Clinging to a flawed position because you’ve publicly defended it or emotionally invested in it is one of the most common and costly mistakes intelligent people make. Munger viewed the willingness to change one’s mind as a sign of intellectual strength, not weakness. Successful people actively search for evidence that their most cherished beliefs might be wrong.

7. Practice Extreme Patience, Then Bet Big

“The wise ones bet heavily when the world offers them that opportunity. They bet big when the odds are in their favor. And the rest of the time, they don’t. It’s just that simple.” — Charlie Munger.

Munger understood that most situations do not warrant aggressive action. The discipline to sit quietly and wait for a genuinely favorable opportunity is rarer and more valuable than the ability to act quickly. Successful people are comfortable doing nothing until conditions strongly favor them, and then they move with conviction.

8. Study and Guard Against Psychological Biases

“The brain of man is programmed with subconscious tendencies that are usually useful but often misdirect. […] Subconscious factors cause the brain to automatically form conclusions.” — Charlie Munger.

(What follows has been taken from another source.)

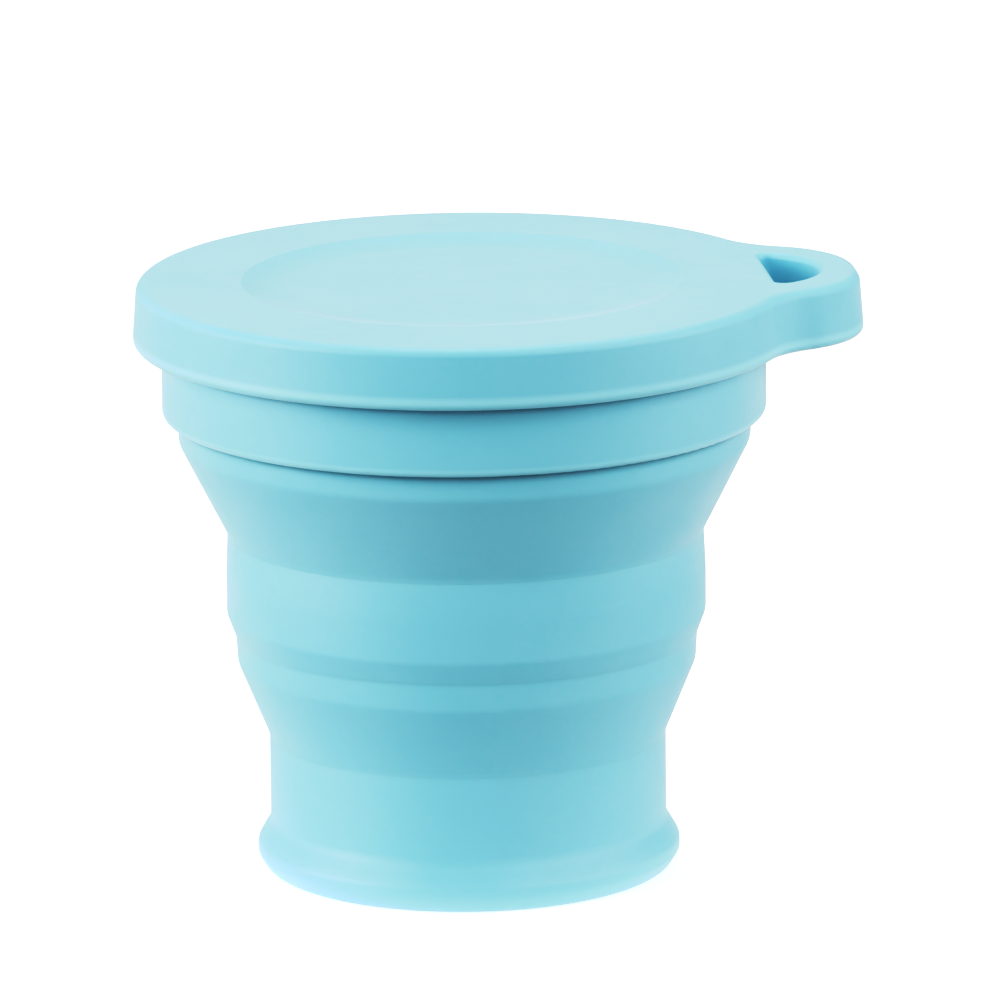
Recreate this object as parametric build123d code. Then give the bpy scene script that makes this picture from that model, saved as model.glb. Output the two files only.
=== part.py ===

Munger spent years cataloging the ways human psychology leads even smart people astray, including social proof, envy, and the tendency to stick with a prior belief. He believed that awareness of these biases was the first and most essential line of defense against them. Successful people study how minds can malfunction so they can catch their own errors before they cause real damage.

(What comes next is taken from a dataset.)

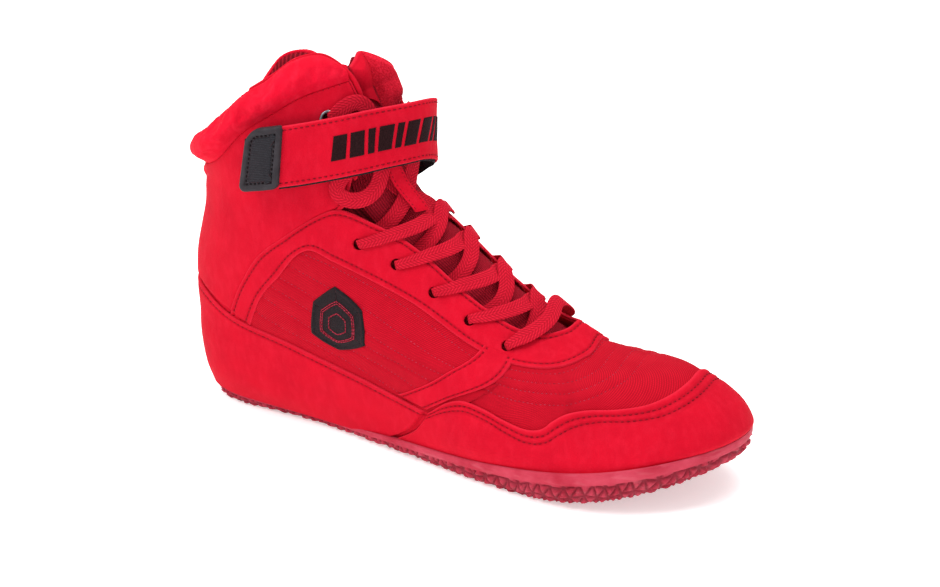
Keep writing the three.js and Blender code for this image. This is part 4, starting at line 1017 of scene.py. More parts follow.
def closed_line(points, count):
    """A smooth closed line through points of (across, up), where a point may hold arrays."""
    p = np.asarray(points)
    n = len(p)
    x = np.linspace(0, n, count, endpoint=False)
    i = x.astype(int)
    w = (x - i).reshape(-1, *[1] * (p.ndim - 1))
    a, b, c, d = p[(i - 1) % n], p[i % n], p[(i + 1) % n], p[(i + 2) % n]
    return 0.5 * (2 * b + (c - a) * w + (2 * a - 5 * b + 4 * c - d) * w**2 + (3 * b - a - 3 * c + d) * w**3)


def collar_rings(outline, stations, count, wrinkle=None):
    """Rings of a section (across, up) carried along the collar seam."""
    path = curve(COLLAR_RUN)
    uv = path(stations)
    at = last(uv[:, 0], uv[:, 1])
    _, up, out = frame_at(uv[:, 0], uv[:, 1])
    height, bulge = spread(COLLAR_AT, COLLAR_HEIGHT, stations), spread(COLLAR_AT, COLLAR_BULGE, stations)
    section = closed_line([[a + 0 * height, b + 0 * height] for a, b in outline(height, bulge)], count)
    rings = at[None] + section[:, 0, :, None] * out[None] + section[:, 1, :, None] * up[None]
    if wrinkle is not None:
        rings = rings + wrinkle(section, stations)[..., None] * out[None]
    return rings.transpose(1, 0, 2)


def creases(section, stations):
    """Soft folds low on the roll, strongest at the back of the heel and where the collar turns down."""
    up = section[:, 1]
    outer = smooth((section[:, 0] + 2) / 3)
    folds = 0.5 * np.sin(stations * 95 + up * 0.35) * np.exp(-(((stations - 0.5) / 0.13) ** 2))
    folds = folds + 0.45 * np.sin(stations * 60 - up * 0.5) * np.exp(-(((stations - 0.26) / 0.08) ** 2))
    folds = folds + 0.4 * np.sin(stations * 70 + up * 0.4) * np.exp(-(((stations - 0.76) / 0.08) ** 2))
    return folds * outer * np.exp(-(((up - 5) / 6) ** 2))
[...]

“I started wearing little hair shirts like Darwin to try and train myself out of these subconscious psychological tendencies that cause so many errors. […] He always gave priority to the evidence that disconfirmed his preferred hypotheses.” — Charlie Munger.

9. Use a Checklist Approach

“You need a checklist. That’s why an airplane pilot uses a checklist. He’s got a lot of things to remember, and if he misses one, the plane crashes. No wise pilot flies without a checklist, and no wise investor invests without a checklist.” — Charlie Munger.

Even the most experienced and capable professionals make predictable errors when they rely solely on memory and intuition. A well-designed checklist forces a systematic review of every important variable before a decision is finalized. Successful people do not treat checklists as a crutch for the inexperienced but as a discipline that even the most skilled practitioners rely on.

10. Avoid Envy and Resentment

“Envy is a really stupid sin because it’s the only one you could never possibly have any fun with. There’s a lot of suffering and no pleasure. Why would you want to get on that trolley? Resentment is also a very dumb psychological tendency. It’s like drinking poison and waiting for your enemies to die.” — Charlie Munger.

Munger saw envy and resentment as pure waste. These emotions consume mental energy, damage relationships, and produce nothing of value for the person who indulges them. Successful people redirect that energy toward improving themselves rather than measuring their progress against someone else’s scoreboard.

Conclusion

What makes Munger’s framework so enduring is that none of these habits depend on talent, luck, or connections. They are available to anyone willing to practice them consistently and honestly. Reading widely, thinking rigorously, honoring commitments, and managing your own psychology are disciplines that compound over a lifetime.

Munger’s life was itself the most convincing proof of his principles. He read constantly, thought carefully, stayed within his circle of competence, and never stopped questioning his own assumptions. The habits he outlined aren’t abstract ideals. They are a practical operating system for anyone serious about building lasting success.